DOMINGO II DE NAVIDAD
«LA PALABRA SE HIZO CARNE Y HABITÓ ENTRE NOSOTROS»
CITAS BÍBLICAS: Eclo 24, 1-4.12-16 * Ef 1, 3-6.15-18 * Jn 1, 1-18
En este tiempo de Navidad, podemos contemplar en un pesebre de un establo de las afueras de Belén, a la Segunda Persona de la Santísima Trinidad, que ha tomado carne humana, y se ha hecho igual a cada uno de nosotros, con la única diferencia de no haber conocido el pecado.
Hoy, en el principio de su evangelio, san Juan identifica a esa Segunda Persona de la Santísima Trinidad, y nos la muestra como la Palabra eterna del Padre.
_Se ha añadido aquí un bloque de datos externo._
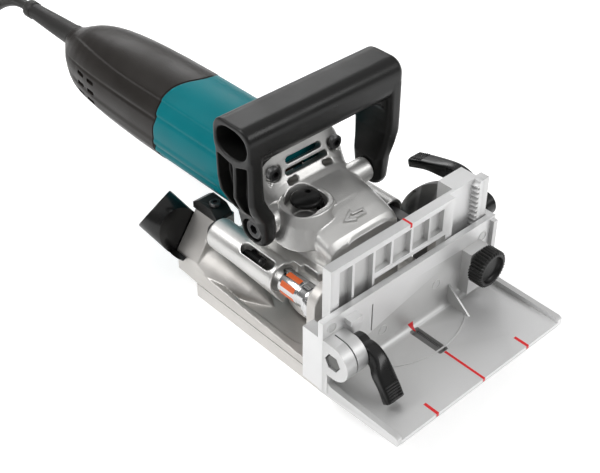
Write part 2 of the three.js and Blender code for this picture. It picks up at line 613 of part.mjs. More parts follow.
// ---------------------------------------------------------------- fence
const EAR = [-7.2, 46.2]; // Y and Z of the fence clamp
function fence() {
  const plate = block(-63.2, 63.2, PLATE_FRONT, 1, PLATE_LOW, PLATE_TOP);
  const wall = block(-FENCE_HALF, FENCE_HALF, 0, WALL_REAR, PLATE_LOW, FENCE_TOP);
  const flange = (x0, x1) => prism('x', [
    [PLATE_FRONT, 21.5], [0, 18.5], [WALL_REAR, 18.5], [WALL_REAR, 30], [-4, 27.4], [PLATE_FRONT, 27],
  ], x0, x1);
  const cheek = (x0, x1, rear, top) => prism('x', [[0, 21], [rear, 21], [rear, top], [0, top]], x0, x1);
  const ear = prism('x', [
    [WALL_REAR, EAR[1] - 11], ...arc(EAR, 11, 270, 90, 12), [WALL_REAR, EAR[1] + 11],
  ], -66.9, -52);
  const stepUp = block(40, 53.6, -6.5, 1, 29, 57);
  const knobWay = rod('y', 3.4, -10, 10, [RACK_X - PINION_R, KNOB_Z], 16);
  const split = block(-60, -59.2, -20, 20, 30, 60);
  return without(
    union(
      plate, wall, ear, stepUp,
      flange(-66.5, -63), flange(63, 66.5),
      cheek(-66.9, -59.4, 15, 57), cheek(62.9, FENCE_HALF, 8.5, FENCE_TOP),
    ),
    block(-58.1, 62.9, WALL_REAR, 20, 10, 90),
    split.intersect(block(-70, -50, -30, -1, 0, 100)),
    prism('z', roundedRect(-3.4, 3.4, -25.8, -2.9, 1), 10, 30),
    knobWay,
    rod('x', 3.3, -70, -50, EAR, 16),
    rod('x', 5.4, -70, -63.5, EAR, 6),
  );
}
piece('fence', 'castAluminium', fence());
piece('fence_clamp_bolt', 'darkSteel', union(
  rod('x', 4.9, -66.4, -63.9, EAR, 6),
  rod('x', 3, -64, -44, EAR, 16),
));

// ---------------------------------------------------------------- height knob and its pinion
const KNOB_AT = [RACK_X - PINION_R, KNOB_Z];
function heightKnob() {
  const fluted = Array.from({ length: 60 }, (_, i) => {
    const angle = (2 * Math.PI * i) / 60;
    const r = i % 2 ? 11.5 : 10.8;
    return [KNOB_AT[0] + r * Math.cos(angle), KNOB_AT[1] + r * Math.sin(angle)];
  });
  const body = prism('y', fluted, -16.6, -8);
  const dish = turned('y', [[0, -17.5], [8.6, -17.5], [7.6, -14.6], [0, -14.6]], KNOB_AT, 24);
  return without(body, dish, rod('y', 3.3, -12, -7, KNOB_AT, 16));
}
piece('height_knob', 'blackPlastic', heightKnob());
function rackPinion() {
  const teeth = 2 * Math.PI * PINION_R / RACK_PITCH;
  const outline = toothedOutline(KNOB_AT, PINION_R - 1.9, PINION_R - 0.3, Math.round(teeth));
  return union(prism('y', outline, WALL_REAR + 0.4, 8.2), rod('y', 3, -11.7, 4.2, KNOB_AT, 16));
}
piece('rack_pinion', 'brightSteel', rackPinion());

// ---------------------------------------------------------------- clamp levers
// Both levers are one curved finger, thinner at mid-length, from a round hub to a tip.
// Their spines start at the hub; widths are measured up and down from the spine.
function clampLever(x0, x1, at, hubR, spine, bore) {
  const last = spine.length - 1;
  const half = (i) => 4.4 - 1.2 * Math.sin((Math.PI * i) / last);
  const upper = spine.map(([y, z], i) => [y, z + half(i)]);
  const lower = spine.map(([y, z], i) => [y, z - half(i)]);
  const runsRearward = spine[last][0] > spine[0][0];
  const outline = runsRearward ? [...lower, ...upper.reverse()] : [...upper, ...lower.reverse()];
  return union(prism('x', outline, x0, x1), rod('x', hubR, x0, x1, at, 28))
    .subtract(rod('x', bore, x0 - 1, x1 + 1, at, 16));
}
piece('fence_lever', 'blackPlastic', clampLever(-51.6, -43.4, EAR, 6.8,
  [[-7.2, 46.2], [-13, 48.2], [-19, 46], [-25, 41.6], [-30.6, 35.6], [-33.8, 30.4]], 3.3));
piece('tilt_lever', 'blackPlastic', clampLever(67.8, 76.8, CLAMP, 7.5,
  [[14.2, 64.4], [22, 72.5], [32, 75.8], [44, 75.4], [55, 73.6], [65.6, 70.2]], 2.8));

// ---------------------------------------------------------------- turret, button, switch slider
const TURRET_END = 56.4;
function depthTurret() {
  const body = turned('y', [
    [0, 27], [10, 27], [10, 30.5], [8.8, 31], [8.8, 33.1], [7.2, 33.7], [7.2, TURRET_END], [3.8, TURRET_END],
    [3.8, 50], [0, 50],
  ], [-SIDE_X, SIDE_Z], 24);
  const step = block(-SIDE_X - 10, -SIDE_X, TURRET_END - 3, TURRET_END + 1, SIDE_Z - 10, SIDE_Z + 10);
  return without(body, rod('y', 2.3, 26, 48.5, [-SIDE_X, SIDE_Z], 16), step);
}
piece('depth_turret', 'brightSteel', depthTurret());

function lockButton() {
  const cap = rod('z', BUTTON_R, BUTTON_UNDERSIDE, BUTTON_TOP, BUTTON_AT);
  return union(cap, rod('z', 2, 74.2, 82, LOCK_PIN_AT, 16))
    .subtract(rod('z', 1.5, BUTTON_TOP - 1.4, BUTTON_TOP + 2, [BUTTON_AT[0] + 4, BUTTON_AT[1] + 3], 12));
}
piece('shaft_lock_button', 'blackPlastic', lockButton());

function switchSlider() {
  const pad = prism('z', roundedRect(26, 35.2, 168, 186, 1.6), 69, 81);
  const clearBarrel = rod('y', MOTOR_R + 0.5, 150, 200, [0, MOTOR_Z], 40);
  return pad.subtract(clearBarrel).add(block(28.4, 32, 174, 178, 73, 77));
}
piece('switch_slider', 'blackPlastic', switchSlider());

// ---------------------------------------------------------------- cord and plug
const EXIT_Z = MOTOR_Z + 3;
const TURN_END = COIL_TURN_RADII[3];
const CORD_ROUTE = [
  [0, GUARD_END + GAP, EXIT_Z], [0, 388, 77.6], [-0.5, 400, 74.5], [-1.5, 412, 69], [-3, 424, 61],
  [-5, 436, 51], [-7, 448, 40], [-9, 460, 29], [-11, 472, 19], [-12.6, 483, 11], [-13.6, 493, 6],
  [-14, 502, 4], [-14, 507, 3.8],
];
const TAIL_ROUTE = [
  [-74, 569, 9.5], [-90, 569.5, 5.5], [-106, 567, 3.8], [-121, 559, 3.6], [-133, 546, 3.6], [-141, 530, 3.6],
  [-144, 513, 3.6], [-144, 496, 3.8], [-144, 481, 5.5], [-144, 470, 9], [-144, 462, 11], [-144, 456.1, 11],
];
piece('power_cord', 'rubber', sweep(CORD_ROUTE, CORD_R, 8, 22));
piece('cord_coil', 'rubber', (() => {
  const inner = COIL_TURN_RADII[0] - CORD_R;
  const outer = TURN_END + CORD_R;
  return ring('z', inner, outer, 0, 4 * CORD_R, COIL_AT, 40);
})());
piece('cord_tail', 'rubber', sweep(TAIL_ROUTE, CORD_R, 8, 18));
function plug() {
  const body = loft('y', [
    [410, superellipse(-144, 11, 16, 9.5, 4, 24)],
    [418, superellipse(-144, 11, 17.5, 11, 4, 24)],
    [434, superellipse(-144, 11, 13, 10, 3, 24)],
    [444, superellipse(-144, 11, 7, 7, 2, 24)],
    [455.6, superellipse(-144, 11, 5, 5, 2, 24)],
  ]);
  const pin = (x) => rod('y', 2.4, 391, 411, [x, 11], 16);
  return union(body, pin(-153.5), pin(-134.5));
}
piece('plug', 'blackPlastic', plug());

export default group;
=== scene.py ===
"""Biscuit joiner: the looks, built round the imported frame. Helpers take millimetres, and Y from the front
of the base; place() turns them into the frame's metres."""
from math import atan2, copysign, cos, degrees, exp, hypot, pi, radians, sin, tanh
import bmesh
import bpy
from mathutils import Matrix, Vector


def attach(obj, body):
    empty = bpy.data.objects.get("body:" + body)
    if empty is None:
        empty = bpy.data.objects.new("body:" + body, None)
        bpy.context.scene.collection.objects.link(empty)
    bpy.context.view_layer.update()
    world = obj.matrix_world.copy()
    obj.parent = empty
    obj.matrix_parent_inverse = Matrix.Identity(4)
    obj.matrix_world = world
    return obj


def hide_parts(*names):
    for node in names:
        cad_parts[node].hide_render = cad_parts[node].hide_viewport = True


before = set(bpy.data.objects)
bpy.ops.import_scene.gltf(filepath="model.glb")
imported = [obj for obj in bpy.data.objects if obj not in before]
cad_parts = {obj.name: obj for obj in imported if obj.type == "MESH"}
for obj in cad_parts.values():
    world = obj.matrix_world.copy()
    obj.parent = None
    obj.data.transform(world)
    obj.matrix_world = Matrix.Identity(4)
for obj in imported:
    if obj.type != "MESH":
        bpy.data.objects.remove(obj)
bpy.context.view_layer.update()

# ---- driving dimensions
MM = 0.001
SPINDLE_Y = 53
MOTOR_Z = 75

# axes along x, as (y, z)
HINGE = (2.2, 17.9)
TILT_STUD = (14.2, 64.4)
EAR = (-7.2, 46.2)
HANDLE_BOLT = (75, 75)

# axes along y, as (x, z); the tubes and the corner screws are also there on the other side
SIDE_X, SIDE_Z = 43, 49
LEFT_TUBE, RIGHT_TUBE = (-SIDE_X, SIDE_Z), (SIDE_X, SIDE_Z)
KNOB = (48, 48)
SCREW_AT = (23.2, 94.8)

# upright axes, as (x, y)
BUTTON = (-15, 68.6)
LOCK_PIN = (-9.8, 62.4)

# the rear end of the tool and the cord
TAIL_Y = 316
GUARD_END = 376
EXIT_Z = 78
CORD_R = 3.5
COIL_AT = (-74, 508)
COIL_OUTER, COIL_PITCH = 52.5, 7
COIL_TURNS = 3
PLUG_AT = (-144, 11)


def place(x, y, z):
    return Vector((x * MM, (y - SPINDLE_Y) * MM, z * MM))


def add_object(name, data):
    thing = bpy.data.objects.new(name, data)
    bpy.context.scene.collection.objects.link(thing)
    return thing


# ---- camera
CAMERA_AT = (-354.8, -295.7, 452.2)
CAMERA_AZIMUTH, CAMERA_ELEVATION = -42.63, 38.48
CAMERA_LENS, SENSOR_WIDTH = 67.56, 36
CLIP_START = 10


def make_camera():
    data = bpy.data.cameras.new("camera")
    data.lens = CAMERA_LENS
    data.sensor_width = SENSOR_WIDTH
    data.clip_start = CLIP_START * MM
    camera = add_object("camera", data)
    camera.location = place(*CAMERA_AT)
    camera.rotation_euler = (radians(90 - CAMERA_ELEVATION), 0, radians(CAMERA_AZIMUTH))
    bpy.context.scene.camera = camera


make_camera()


# ---- materials
def fill(node, values):
    """Sets a node's inputs by name."""
    for key, value in values.items():
        node.inputs[key].default_value = value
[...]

Quizá nos sea un poco difícil entender esto, porque estamos acostumbrados a considerar las palabras como meros sonidos, que no están formados por ninguna clase de materia. Las palabras son algo etéreo, que como dice la sabiduría popular, es algo que se lleva el viento.
No sucede lo mismo con la Palabra de Dios. La Palabra de Dios tiene una fuerza tal, que ella misma es el origen de la Segunda Persona de la Trinidad: el Hijo. El Hijo es una persona distinta al Padre y a la vez Dios como Él. La Palabra de Dios, distinta de la nuestra, es una palabra potente que tiene la fuerza de hacer realidad aquello que dice. De manera que fue suficiente que Dios dijera en el principio: Hágase la luz, para que la luz apareciese.
Hoy, san Juan, en su evangelio, nos dará a conocer cómo esa Palabra eterna del Padre, por designio del mismo Dios, vino al mundo tomando una naturaleza humana. La palabra era la luz, y apareció en el mundo que estaba sumido en las tinieblas del pecado. Ella era la vida y venía a dar la vida a aquellos que, por haberse separado de Dios, vivían en sombras de muerte. Sin embargo, la tiniebla no la recibió, sino que la rechazó. Ella, que era la luz verdadera, vino al mundo que había sido hecho por ella, pero el mundo no la conoció.
San Juan continúa diciendo algo muy importante: «La Palabra vino a su casa, y los suyos no la recibieron». Sin duda, en el momento en que hablaba el evangelista, esta afirmación hacía referencia al pueblo hebreo. Durante siglos, el Señor, a través de los profetas, había estado anunciando la llegada de un salvador, de un Mesías que vendría a restaurar el orden primero, destruyendo el pecado y devolviendo al hombre la filiación divina. Sin embargo, cuando ese Mesías apareció en el mundo, los suyos, los de su casa, no lo recibieron, lo rechazaron.
Esta palabra de Dios, que es siempre viva y actual, no se refiere hoy al pueblo de Israel, sino que se ha proclamado para nosotros. También hoy la sociedad vive inmersa en las tinieblas, porque ha dado la espalda a Dios. Nos sucede lo que dice san Juan en otra parte de su evangelio: «Vino la luz, pero los hombres amaron más las tinieblas, porque no querían que quedara al descubierto su pecado». Hoy somos nosotros, tú y yo, los que tenemos el peligro de rechazar la luz, para que no queden al descubierto nuestras miserias.
El evangelio sigue diciendo algo que, para nosotros, para los que formamos el nuevo Israel, es transcendental. La Palabra tiene la fuerza de transformar la vida de aquellos que la reciben, porque dice san Juan que: «A los que la reciben les da poder para ser hijos de Dios, si creen en su nombre… porque no han nacido de sangre, ni de amor carnal, ni de amor humano, sino de Dios.»
Es una gran noticia saber, que Dios-Padre tiene para nosotros designios de amor y misericordia, porque su Palabra, luz del mundo, hecha carne, habita entre nosotros, camina junto a nosotros, destruyendo las sombras de la muerte y dándonos testimonio de su amor.